■ **SUPPLIED MATERIAL**
— START —
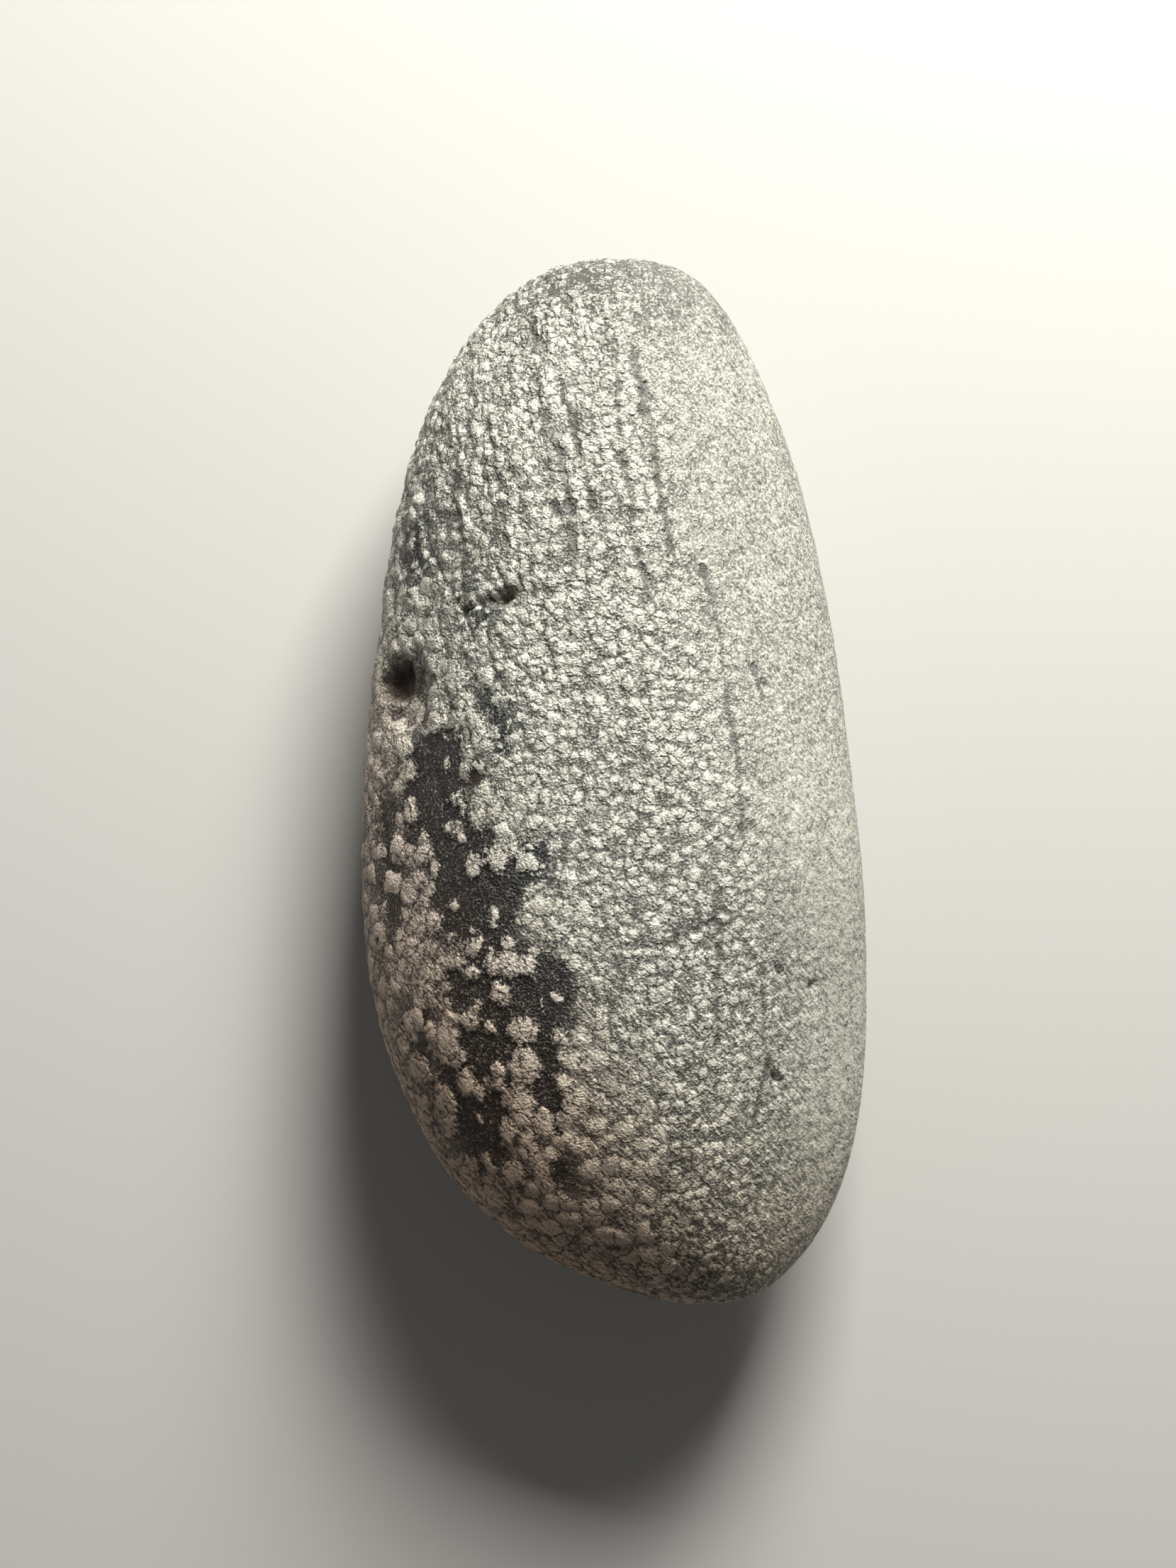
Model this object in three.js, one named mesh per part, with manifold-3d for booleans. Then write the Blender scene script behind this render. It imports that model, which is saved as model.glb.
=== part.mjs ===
// A sea-tumbled pebble of snowflake obsidian, lying on a small flat spot of its underside.
// Units are millimetres and +Z is up. +X runs across the stone and +Y towards its narrow end.
// The origin is on the surface that it rests on, under the middle of its outline.
import * as THREE from 'three';
import { mergeVertices } from 'three/addons/utils/BufferGeometryUtils.js';
import Module from 'manifold-3d';

// ---- Driving dimensions -------------------------------------------------------------------

const LENGTH = 51.0; // narrow end to broad end, along Y
const WIDTH = 24.4; // across the broadest place, along X
const THICKNESS = 17.0; // from the resting surface to the crown, along Z
const GIRDLE = 8.1; // height of the widest outline above the resting surface
const FLAT_CUT = 0.3; // how much of the rounded underside the flat spot takes away

// The outline seen from above: its distance from the centre, as a share of the plain ellipse,
// every 20 degrees from +X towards +Y.
const OUTLINE = [
  0.987, 0.994, 1.042, 1.078, 1.018, 0.986, 0.966, 0.946, 0.938,
  0.994, 1.06, 1.043, 0.985, 0.96, 1.015, 1.122, 1.176, 1.068,
];

// Rounding of the cross-section: 2 is an ellipse, more is boxier.
const FULLNESS = 2.35;

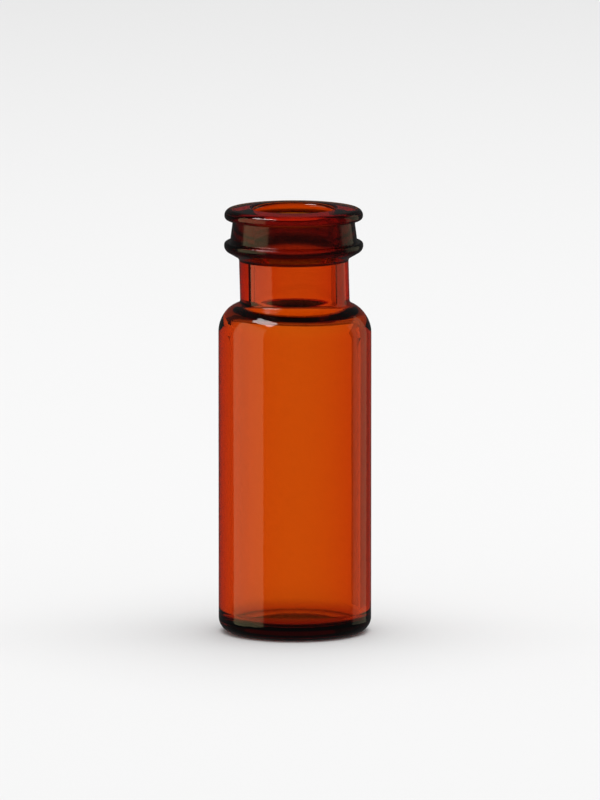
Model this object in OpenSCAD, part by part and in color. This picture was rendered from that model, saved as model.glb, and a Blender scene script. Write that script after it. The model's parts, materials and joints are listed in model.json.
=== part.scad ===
// Glass sample vial with a snap-ring collar: one piece of amber tubing glass.
// Millimetres. +Z up, origin at the centre of the circle that the base rests on.

/* [Body] */
// Outside diameter of the body
body_d = 11.6; // [11.5:0.1:13]
// Overall height, from the rest ring to the top of the lip
total_h = 32.5; // [31:0.1:36]
// Wall thickness of the body
wall_t = 0.9; // [0.8:0.05:0.95]
// Thickness of the floor, above the plane of the rest ring
floor_t = 1.0; // [0.8:0.05:1.4]
// Outside rounding of the heel, between the wall and the base
heel_r = 1.1; // [0.8:0.05:1.3]
// Inside rounding between the wall and the floor
inner_heel_r = 0.8; // [0.4:0.05:1.2]
// Diameter of the hollow pressed up under the base
dish_d = 7.0; // [5:0.1:8]
// Depth of the hollow under the base
dish_h = 0.25; // [0.1:0.05:0.4]

/* [Neck and shoulder] */
// Length of the neck and the collar together, down to the neck's foot
top_l = 7.3; // [6.9:0.1:8]
// Outside rounding of the shoulder
shoulder_r = 2.3; // [1.6:0.1:2.3]
// Inside rounding of the shoulder
inner_shoulder_r = 0.9; // [0.6:0.1:0.9]
// Thickness of the glass under the neck's foot
shoulder_t = 0.7; // [0.6:0.05:0.75]
// Outside diameter of the neck
neck_d = 8.3; // [8.1:0.05:8.3]
// Inside diameter of the bore, through the collar and the neck
bore_d = 6.2; // [5.9:0.05:6.3]

/* [Collar] */
// Outside diameter of the flange that a cap grips
flange_d = 10.5; // [10.3:0.05:10.9]
// Thickness of the flange at its rim
flange_t = 0.85; // [0.85:0.05:1.1]
// Height of the groove between the flange and the bead
groove_h = 1.75; // [1.5:0.05:1.9]
// Outside diameter of the bead below the groove
bead_d = 10.55; // [10.4:0.05:10.9]
// Height of the bead's rim
bead_h = 0.65; // [0.65:0.05:0.8]

/* [Hidden] */
$fn = 192;

// Depths to which the groove is cut in from the flange's rim and the bead's rim
groove_top_depth = 0.65;
groove_foot_depth = 0.45;
// Depth by which the flange's underside is hollowed towards the groove
flange_hook = 0.1;
// Height by which the bead's upper face climbs from the groove to its rim
bead_rise = 0.05;
// Height of the cone that leads from the bead's rim in to the neck
bead_cone_h = 0.65;
// Drop of the sloping shoulder, from the neck's foot to the body's corner
shoulder_drop = 0.75;
// The same drop inside, from the edge of the bore to the body's inner corner
inner_shoulder_drop = 0.5;
// Drop of the lip's top from the bore out to the flange's rim
lip_drop = 0.12;

// Roundings of the collar's edges and angles, from the top down
lip_r = 0.35;
flange_top_r = 0.5;
flange_under_r = 0.28;
groove_r = 0.1;
bead_top_r = 0.25;
bead_under_r = 0.5;
bead_foot_r = 0.35;
// Rounding in the angle between the neck and the shoulder
neck_foot_r = 0.4;
// Rounding of the throat, where the bore opens into the body
throat_r = 1.4;

// Every rounding circle is drawn this much too big, so that it crosses the
// straight sides beside it instead of only touching them
crossing = 0.0003;

body_r = body_d / 2;
neck_r = neck_d / 2;
bore_r = bore_d / 2;
inner_r = body_r - wall_t;
flange_r = flange_d / 2;
bead_r = bead_d / 2;

// Heights of the corners outside, from the top down
rim_top_z = total_h - lip_drop;
flange_under_z = rim_top_z - flange_t;
groove_top_z = flange_under_z + flange_hook;
groove_foot_z = groove_top_z - groove_h;
bead_top_z = groove_foot_z + bead_rise;
bead_under_z = bead_top_z - bead_h;
bead_foot_z = bead_under_z - bead_cone_h;
neck_foot_z = total_h - top_l;
shoulder_z = neck_foot_z - shoulder_drop;

// Heights of the corners inside
throat_z = neck_foot_z - shoulder_t;
inner_shoulder_z = throat_z - inner_shoulder_drop;

// Corners of the half section as [distance from the axis, height, rounding],
// from the centre of the base out and up to the rim, and back down the inside
OUTSIDE = [
    [0, 0, 0],
    [body_r, 0, heel_r],
    [body_r, shoulder_z, shoulder_r],
    [neck_r, neck_foot_z, neck_foot_r],
    [neck_r, bead_foot_z, bead_foot_r],
    [bead_r, bead_under_z, bead_under_r],
    [bead_r, bead_top_z, bead_top_r],
    [bead_r - groove_foot_depth, groove_foot_z, groove_r],
    [flange_r - groove_top_depth, groove_top_z, groove_r],
    [flange_r, flange_under_z, flange_under_r],
    [flange_r, rim_top_z, flange_top_r]
];
INSIDE = [
    [bore_r, total_h, lip_r],
    [bore_r, throat_z, throat_r],
    [inner_r, inner_shoulder_z, inner_shoulder_r],
    [inner_r, floor_t, inner_heel_r],
    [0, floor_t, 0]
];

function point(corner) = [corner[0], corner[1]];
function unit(v) = v / norm(v);
function cross_z(u, v) = u[0] * v[1] - u[1] * v[0];

// Directions from corner i of outline c towards its two neighbours
function to_last(c, i) = unit(point(c[(i + len(c) - 1) % len(c)]) - point(c[i]));
function to_next(c, i) = unit(point(c[(i + 1) % len(c)]) - point(c[i]));

// Where the rounding of corner i begins and ends, and the centre of its arc
function half_angle(c, i) = acos(to_last(c, i) * to_next(c, i)) / 2;
function setback(c, i) = c[i][2] / tan(half_angle(c, i));
function arc_start(c, i) = point(c[i]) + setback(c, i) * to_last(c, i);
function arc_end(c, i) = point(c[i]) + setback(c, i) * to_next(c, i);
function arc_centre(c, i) =
    point(c[i])
    + c[i][2] / sin(half_angle(c, i)) * unit(to_last(c, i) + to_next(c, i));

// An outline drawn anticlockwise turns left at the corners that stick out
function sticks_out(c, i) = cross_z(-to_last(c, i), to_next(c, i)) > 0;

// The slice of corner i's rounding circle between its arc and a chord. The chord
// ends a little past the arc's own ends, on the straight sides
module arc_slice(c, i) {
    past_ends = 0.2 * c[i][2];
    chord_start = arc_start(c, i) + past_ends * to_last(c, i);
    chord_end = arc_end(c, i) + past_ends * to_next(c, i);
    centre = arc_centre(c, i);
    outwards = point(c[i]) - centre;
    intersection() {
        translate(centre) circle(r = c[i][2] + crossing);
        polygon([
            chord_start,
            chord_start + outwards,
            chord_end + outwards,
            chord_end
        ]);
    }
}

// A closed outline whose corners are rounded with true arcs
module rounded_outline(c) {
    rounded = [for (i = [0 : len(c) - 1]) if (c[i][2] > 0) i];
    difference() {
        union() {
            polygon([
                for (i = [0 : len(c) - 1])
                    each c[i][2] > 0 ? [arc_start(c, i), arc_end(c, i)] : [point(c[i])]
            ]);
            for (i = rounded) if (sticks_out(c, i)) arc_slice(c, i);
        }
        for (i = rounded) if (!sticks_out(c, i)) arc_slice(c, i);
    }
}

// The circle that cuts the shallow hollow under the base
module dish() {
    dish_r = (pow(dish_d / 2, 2) + pow(dish_h, 2)) / (2 * dish_h);
    translate([0, dish_h - dish_r]) circle(r = dish_r, $fn = 1440);
}

module vial() {
    color([0.72, 0.27, 0.04, 0.75])
    rotate_extrude()
    difference() {
        rounded_outline(concat(OUTSIDE, INSIDE));
        dish();
    }
}

vial();
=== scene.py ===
"""Glass sample vial: the amber glass, its finish, and the stage that it stands on.

Everything is in metres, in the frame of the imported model. Run as a script, it makes the vial and the stage.
"""

import json
import math

import bmesh
import bpy
from bpy.props import FloatProperty, FloatVectorProperty, IntProperty, PointerProperty
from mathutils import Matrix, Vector


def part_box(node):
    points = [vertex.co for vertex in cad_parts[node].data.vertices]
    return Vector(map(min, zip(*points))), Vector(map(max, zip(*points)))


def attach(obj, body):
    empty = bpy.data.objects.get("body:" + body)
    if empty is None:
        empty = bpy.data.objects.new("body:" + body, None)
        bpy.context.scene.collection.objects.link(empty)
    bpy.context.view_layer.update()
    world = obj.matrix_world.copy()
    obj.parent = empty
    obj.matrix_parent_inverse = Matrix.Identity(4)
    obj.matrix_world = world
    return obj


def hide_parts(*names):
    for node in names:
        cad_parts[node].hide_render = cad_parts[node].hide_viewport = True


bl_info = {
    "name": "Glass Sample Vial",
    "version": (1, 0, 0),
    "blender": (4, 5, 0),
    "location": "View3D > Sidebar > Vial",
    "description": "Makes an amber glass sample vial and the stage that it stands on",
    "category": "Mesh",
}

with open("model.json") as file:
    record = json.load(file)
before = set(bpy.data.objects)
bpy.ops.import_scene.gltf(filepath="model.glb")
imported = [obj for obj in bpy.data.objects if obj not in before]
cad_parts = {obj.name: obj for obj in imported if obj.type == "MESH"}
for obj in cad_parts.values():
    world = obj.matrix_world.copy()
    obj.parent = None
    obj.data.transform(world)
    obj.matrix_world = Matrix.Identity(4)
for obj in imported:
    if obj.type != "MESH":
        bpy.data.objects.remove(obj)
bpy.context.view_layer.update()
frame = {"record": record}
BASE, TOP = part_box("vial")
MOUNTS = {m["name"]: m for m in frame["record"]["mounts"]}

MM = 0.001
BODY_R = (TOP.x - BASE.x) / 2
HEIGHT = TOP.z
BORE_R = MOUNTS["mouth"]["dims"]["r_mm"] * MM

# Sizes of the outline that a user has no need to change
FLANGE_HOOK = 0.1 * MM  # hollow of the flange's underside towards the groove
GROOVE_TOP_DEPTH = 0.65 * MM  # depth of the groove from the flange's rim
GROOVE_FOOT_DEPTH = 0.45 * MM  # depth of the groove from the bead's rim
BEAD_RISE = 0.05 * MM  # climb of the bead's upper face from the groove to its rim
BEAD_CONE = 0.65 * MM  # height of the cone from the bead's rim in to the neck
INNER_SHOULDER_DROP = 0.5 * MM  # drop from the edge of the bore to the body's inner corner

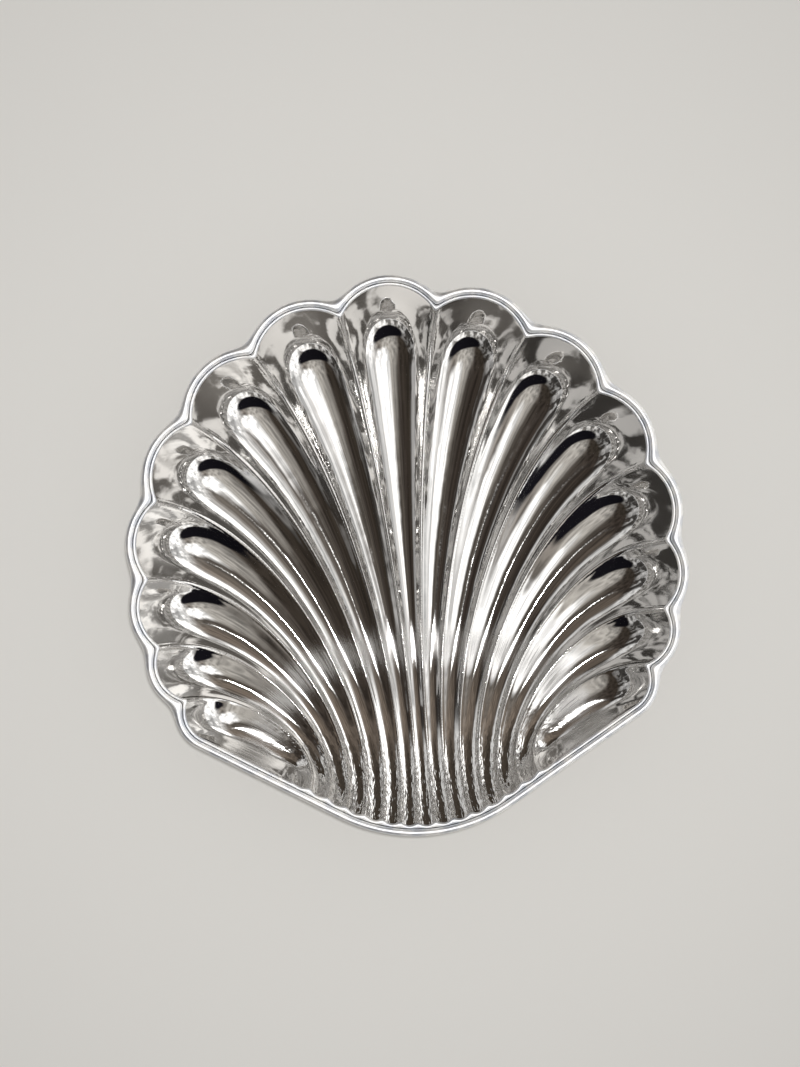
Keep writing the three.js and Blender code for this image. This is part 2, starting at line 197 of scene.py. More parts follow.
— END —
■ **WHAT YOU SHOULD DO**
Reproduce verbatim only the segment of the listing bounded by the line containing "shallow hollow under the base" and the line containing "for node in", with both boundary lines included.

■ **SOLUTION FOR THIS PROBLEM**
// The circle that cuts the shallow hollow under the base
module dish() {
    dish_r = (pow(dish_d / 2, 2) + pow(dish_h, 2)) / (2 * dish_h);
    translate([0, dish_h - dish_r]) circle(r = dish_r, $fn = 1440);
}

module vial() {
    color([0.72, 0.27, 0.04, 0.75])
    rotate_extrude()
    difference() {
        rounded_outline(concat(OUTSIDE, INSIDE));
        dish();
    }
}

vial();
=== scene.py ===
"""Glass sample vial: the amber glass, its finish, and the stage that it stands on.

Everything is in metres, in the frame of the imported model. Run as a script, it makes the vial and the stage.
"""

import json
import math

import bmesh
import bpy
from bpy.props import FloatProperty, FloatVectorProperty, IntProperty, PointerProperty
from mathutils import Matrix, Vector


def part_box(node):
    points = [vertex.co for vertex in cad_parts[node].data.vertices]
    return Vector(map(min, zip(*points))), Vector(map(max, zip(*points)))


def attach(obj, body):
    empty = bpy.data.objects.get("body:" + body)
    if empty is None:
        empty = bpy.data.objects.new("body:" + body, None)
        bpy.context.scene.collection.objects.link(empty)
    bpy.context.view_layer.update()
    world = obj.matrix_world.copy()
    obj.parent = empty
    obj.matrix_parent_inverse = Matrix.Identity(4)
    obj.matrix_world = world
    return obj


def hide_parts(*names):
    for node in names:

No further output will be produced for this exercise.